**Work instructions:**
Write each record again exactly as it stands.

Begin Provided data

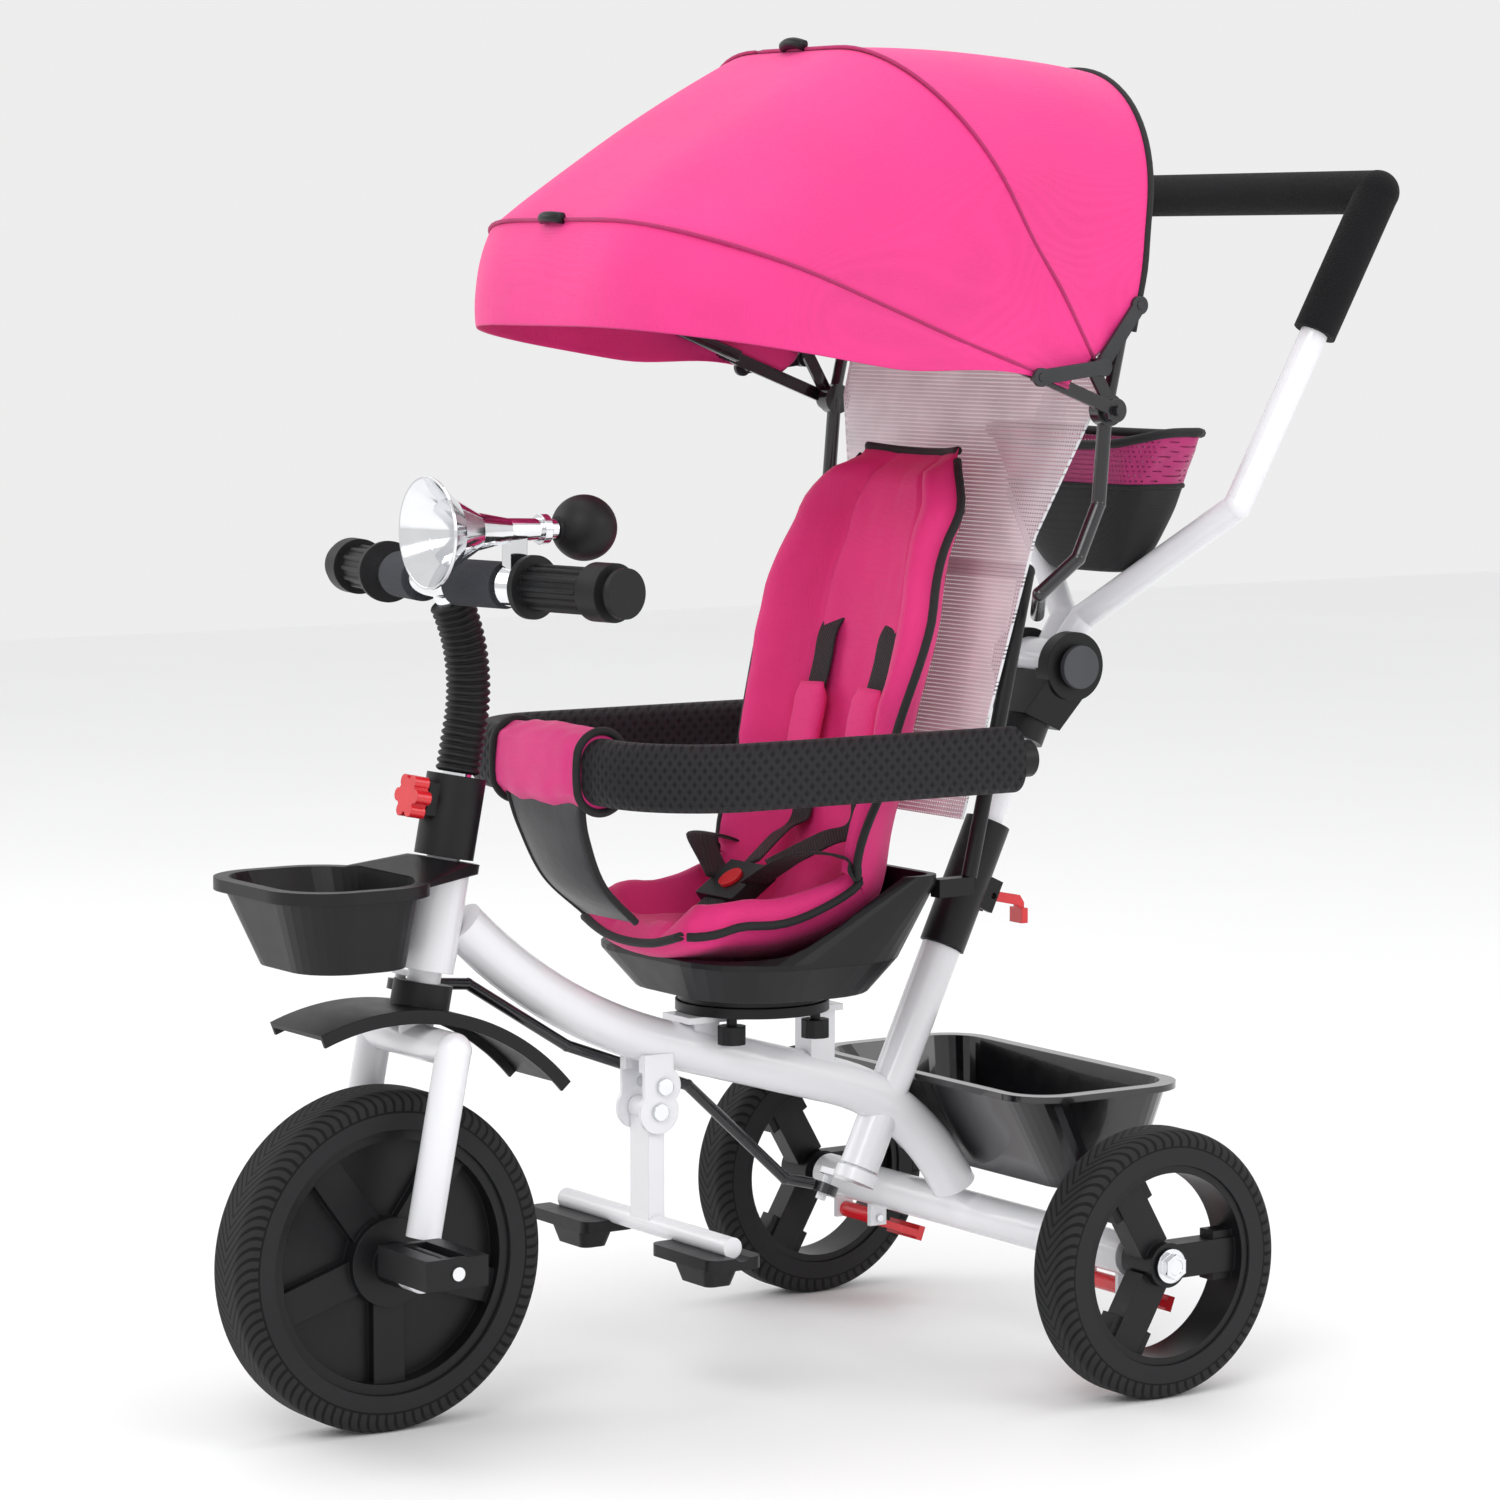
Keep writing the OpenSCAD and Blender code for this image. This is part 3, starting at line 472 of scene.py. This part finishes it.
def between(s, t, first, last, start, puff, sag):
    """The cloth between two bows: nearly straight from one to the other, a little crowned."""
    (l0, a0), (l1, a1) = first, last
    p = bow_point(l0, a0, s, start[0]).lerp(bow_point(l1, a1, s, start[1]), t)
    q = bow_point(l0 + (l1 - l0) * t, a0 + (a1 - a0) * t, s, start[0] + (start[1] - start[0]) * t)
    top = sin(pi * s)
    out = p.lerp(q, puff * top)
    ripple = noise.noise(Vector((s * 9, t * 2.2, a0))) * 0.003 * sin(pi * t)
    centre = at(0, PIVOT[0], PIVOT[1])
    return out + (out - centre).normalized() * (ripple - sag * sin(pi * t) * (1 - 0.6 * top))


def cover(name, first, last, start, columns, puff=0.34, sag=0.004):
    points = []
    for j in range(columns):
        for i in range(RINGS):
            points.append(between(i / (RINGS - 1), j / (columns - 1), first, last, start, puff, sag))
    faces = grid_faces(columns, RINGS)
    return piece(name, points, faces, pink_cloth, thick=CLOTH, subdivide=1)


def bow_line(bow, start, lift=0.0, count=73):
    length, angle = bow
    return [bow_point(length, angle, i / (count - 1), start, SKIN_OUT + lift) for i in range(count)]


FOOT = {"rear": 0.060, "mid": 0.045, "front": 0.050}
MIDDLE = at(0, PIVOT[0], PIVOT[1])


rear_cover = cover("canopy_cover_rear", BOWS["rear"], BOWS["mid"], (FOOT["rear"], FOOT["mid"]), 15)
front_cover = cover("canopy_cover_front", BOWS["mid"], BOWS["front"], (FOOT["mid"], FOOT["front"]), 15)
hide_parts("cover_rear")
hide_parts("cover_front")
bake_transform(rear_cover)
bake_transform(front_cover)
for panel, first, last in ((rear_cover, "rear", "mid"), (front_cover, "mid", "front")):
    lines = [bow_line(BOWS[first], FOOT[first]), bow_line(BOWS[last], FOOT[last])]


def visor():
    """The skirt that hangs from the front bow, narrowing to nothing at the bow's feet."""
    points = []
    rows = 9
    length, angle = BOWS["front"]
    for j in range(rows):
        t = j / (rows - 1)
        for i in range(RINGS):
            s = i / (RINGS - 1)
            depth = 10.5 * smooth(min(s, 1 - s) / 0.16) + 1.0
            p = bow_point(length - 0.006 * t, angle + depth * t, s, FOOT["front"], SKIN_OUT)
            flare = 0.004 * sin(pi * t) * sin(pi * s)
            p += (p - MIDDLE).normalized() * (flare + 0.002 * noise.noise(Vector((s * 14, t * 2, 3))))
            points.append(p)
    return piece(
        "canopy_visor", points, grid_faces(rows, RINGS), pink_cloth, "canopy_front",
        thick=CLOTH, subdivide=1,
    )


visor()
SEAM_UP = (1, 0, 0.01)
for word in ("mid", "front"):
    line = bow_line(BOWS[word], FOOT[word], 0.0012)
    cord("canopy_seam_" + word, line, 0.0016, seam, "canopy_" + word, SEAM_UP)
line = bow_line(BOWS["rear"], FOOT["rear"], 0.0004)
cord("canopy_binding_rear", line, 0.0026, piping, "seat", SEAM_UP)


def clip_section(i, a):
    return 0.0052 * cos(a) * (0.6 + 0.4 * sin(pi * i / 8)), 0.0042 * sin(a)


def clip(word):
    """A small moulded clip that holds the cloth to the top of a bow."""
    length, angle = BOWS[word]
    a = radians(angle)
    top = at(0, PIVOT[0] + (length + 0.0115) * cos(a), PIVOT[1] + (length + 0.0115) * sin(a))
    side = Vector((1, 0, 0))
    out = Vector((0, cos(a), sin(a)))
    path = [top + side * (0.015 * (k / 8 - 0.5) * 2) + out * 0.003 * sin(pi * k / 8) for k in range(9)]
    body = "canopy_" + word
    sweep("canopy_clip_" + word, path, clip_section, black_plastic, body, sides=16)


for word in ("mid", "front"):
    clip(word)

# ---------------------------------------------------------------- seat pad

SPINE = [(0.214, 0.343), (0.250, 0.333), (0.320, 0.328), (0.385, 0.335), (0.418, 0.372), (0.428, 0.430),
         (0.440, 0.500), (0.452, 0.570), (0.468, 0.640), (0.487, 0.706)]
SPAN = [(0, 0.070), (0.10, 0.092), (0.30, 0.104), (0.45, 0.106), (0.62, 0.112), (0.78, 0.121),
        (0.90, 0.104), (1, 0.062)]
WING = [(0, 0.012), (0.15, 0.030), (0.35, 0.060), (0.5, 0.066), (0.62, 0.052), (0.8, 0.040), (1, 0.012)]
SPLIT = 0.60
spine = curve([at(0, y, z) for y, z in SPINE], 6)
spine_frames = frames(spine, (0, -1, 1))


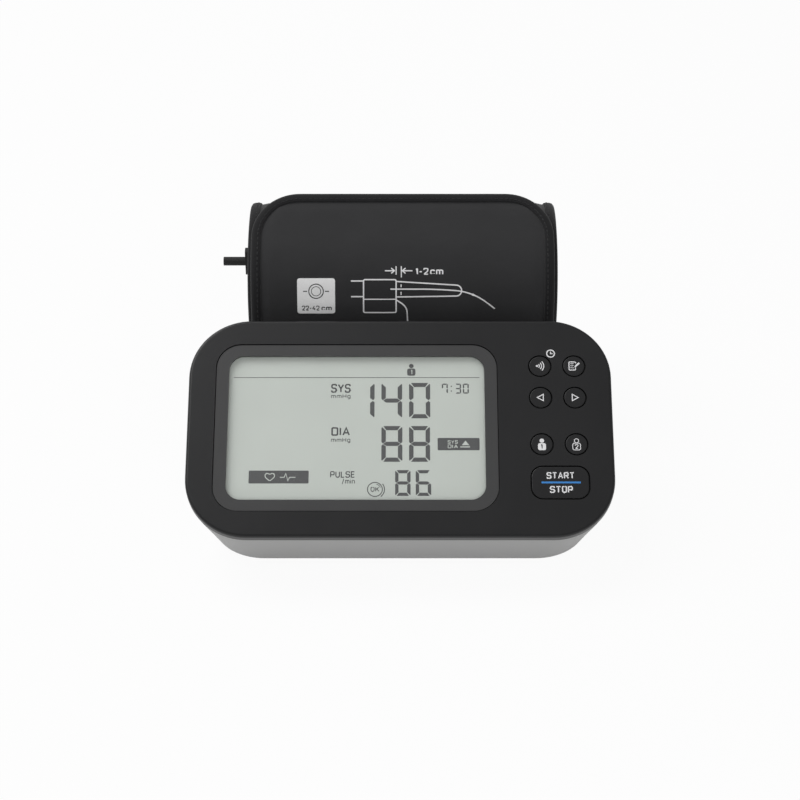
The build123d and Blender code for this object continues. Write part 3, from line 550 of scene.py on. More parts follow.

End Provided data

**Exercise result:**
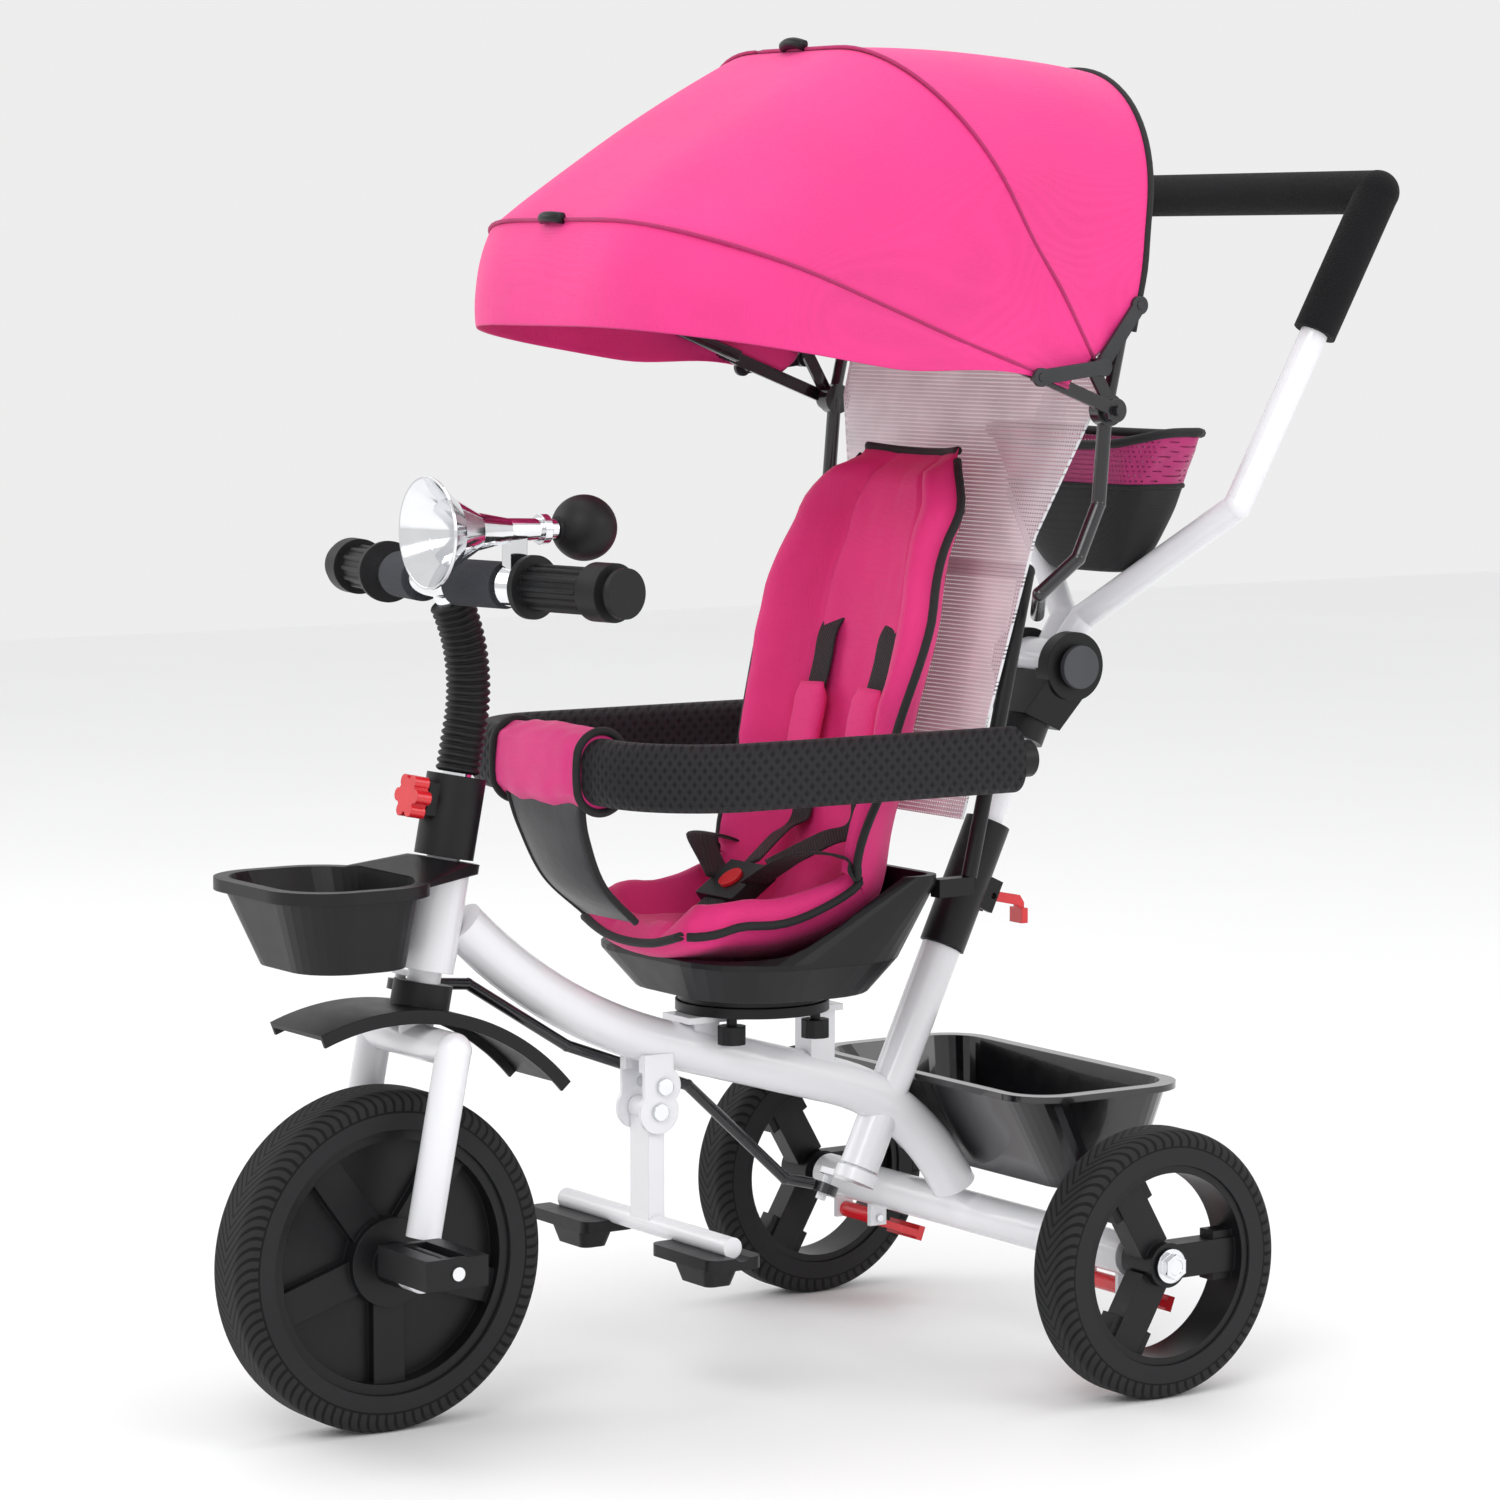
Keep writing the OpenSCAD and Blender code for this image. This is part 3, starting at line 472 of scene.py. This part finishes it.
def between(s, t, first, last, start, puff, sag):
    """The cloth between two bows: nearly straight from one to the other, a little crowned."""
    (l0, a0), (l1, a1) = first, last
    p = bow_point(l0, a0, s, start[0]).lerp(bow_point(l1, a1, s, start[1]), t)
    q = bow_point(l0 + (l1 - l0) * t, a0 + (a1 - a0) * t, s, start[0] + (start[1] - start[0]) * t)
    top = sin(pi * s)
    out = p.lerp(q, puff * top)
    ripple = noise.noise(Vector((s * 9, t * 2.2, a0))) * 0.003 * sin(pi * t)
    centre = at(0, PIVOT[0], PIVOT[1])
    return out + (out - centre).normalized() * (ripple - sag * sin(pi * t) * (1 - 0.6 * top))


def cover(name, first, last, start, columns, puff=0.34, sag=0.004):
    points = []
    for j in range(columns):
        for i in range(RINGS):
            points.append(between(i / (RINGS - 1), j / (columns - 1), first, last, start, puff, sag))
    faces = grid_faces(columns, RINGS)
    return piece(name, points, faces, pink_cloth, thick=CLOTH, subdivide=1)


def bow_line(bow, start, lift=0.0, count=73):
    length, angle = bow
    return [bow_point(length, angle, i / (count - 1), start, SKIN_OUT + lift) for i in range(count)]


FOOT = {"rear": 0.060, "mid": 0.045, "front": 0.050}
MIDDLE = at(0, PIVOT[0], PIVOT[1])


rear_cover = cover("canopy_cover_rear", BOWS["rear"], BOWS["mid"], (FOOT["rear"], FOOT["mid"]), 15)
front_cover = cover("canopy_cover_front", BOWS["mid"], BOWS["front"], (FOOT["mid"], FOOT["front"]), 15)
hide_parts("cover_rear")
hide_parts("cover_front")
bake_transform(rear_cover)
bake_transform(front_cover)
for panel, first, last in ((rear_cover, "rear", "mid"), (front_cover, "mid", "front")):
    lines = [bow_line(BOWS[first], FOOT[first]), bow_line(BOWS[last], FOOT[last])]


def visor():
    """The skirt that hangs from the front bow, narrowing to nothing at the bow's feet."""
    points = []
    rows = 9
    length, angle = BOWS["front"]
    for j in range(rows):
        t = j / (rows - 1)
        for i in range(RINGS):
            s = i / (RINGS - 1)
            depth = 10.5 * smooth(min(s, 1 - s) / 0.16) + 1.0
            p = bow_point(length - 0.006 * t, angle + depth * t, s, FOOT["front"], SKIN_OUT)
            flare = 0.004 * sin(pi * t) * sin(pi * s)
            p += (p - MIDDLE).normalized() * (flare + 0.002 * noise.noise(Vector((s * 14, t * 2, 3))))
            points.append(p)
    return piece(
        "canopy_visor", points, grid_faces(rows, RINGS), pink_cloth, "canopy_front",
        thick=CLOTH, subdivide=1,
    )


visor()
SEAM_UP = (1, 0, 0.01)
for word in ("mid", "front"):
    line = bow_line(BOWS[word], FOOT[word], 0.0012)
    cord("canopy_seam_" + word, line, 0.0016, seam, "canopy_" + word, SEAM_UP)
line = bow_line(BOWS["rear"], FOOT["rear"], 0.0004)
cord("canopy_binding_rear", line, 0.0026, piping, "seat", SEAM_UP)


def clip_section(i, a):
    return 0.0052 * cos(a) * (0.6 + 0.4 * sin(pi * i / 8)), 0.0042 * sin(a)


def clip(word):
    """A small moulded clip that holds the cloth to the top of a bow."""
    length, angle = BOWS[word]
    a = radians(angle)
    top = at(0, PIVOT[0] + (length + 0.0115) * cos(a), PIVOT[1] + (length + 0.0115) * sin(a))
    side = Vector((1, 0, 0))
    out = Vector((0, cos(a), sin(a)))
    path = [top + side * (0.015 * (k / 8 - 0.5) * 2) + out * 0.003 * sin(pi * k / 8) for k in range(9)]
    body = "canopy_" + word
    sweep("canopy_clip_" + word, path, clip_section, black_plastic, body, sides=16)


for word in ("mid", "front"):
    clip(word)

# ---------------------------------------------------------------- seat pad

SPINE = [(0.214, 0.343), (0.250, 0.333), (0.320, 0.328), (0.385, 0.335), (0.418, 0.372), (0.428, 0.430),
         (0.440, 0.500), (0.452, 0.570), (0.468, 0.640), (0.487, 0.706)]
SPAN = [(0, 0.070), (0.10, 0.092), (0.30, 0.104), (0.45, 0.106), (0.62, 0.112), (0.78, 0.121),
        (0.90, 0.104), (1, 0.062)]
WING = [(0, 0.012), (0.15, 0.030), (0.35, 0.060), (0.5, 0.066), (0.62, 0.052), (0.8, 0.040), (1, 0.012)]
SPLIT = 0.60
spine = curve([at(0, y, z) for y, z in SPINE], 6)
spine_frames = frames(spine, (0, -1, 1))


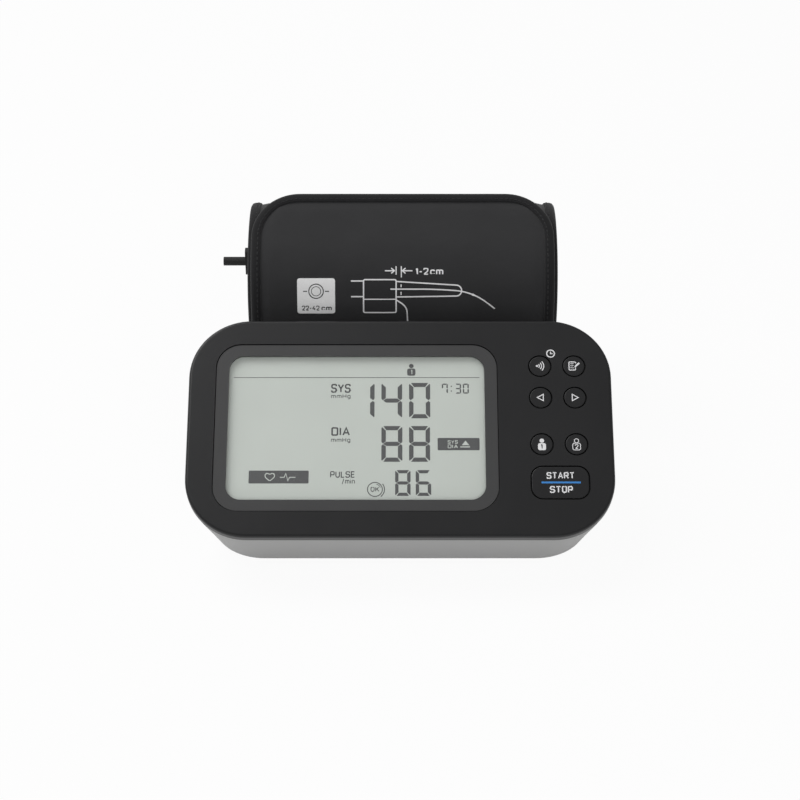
The build123d and Blender code for this object continues. Write part 3, from line 550 of scene.py on. More parts follow.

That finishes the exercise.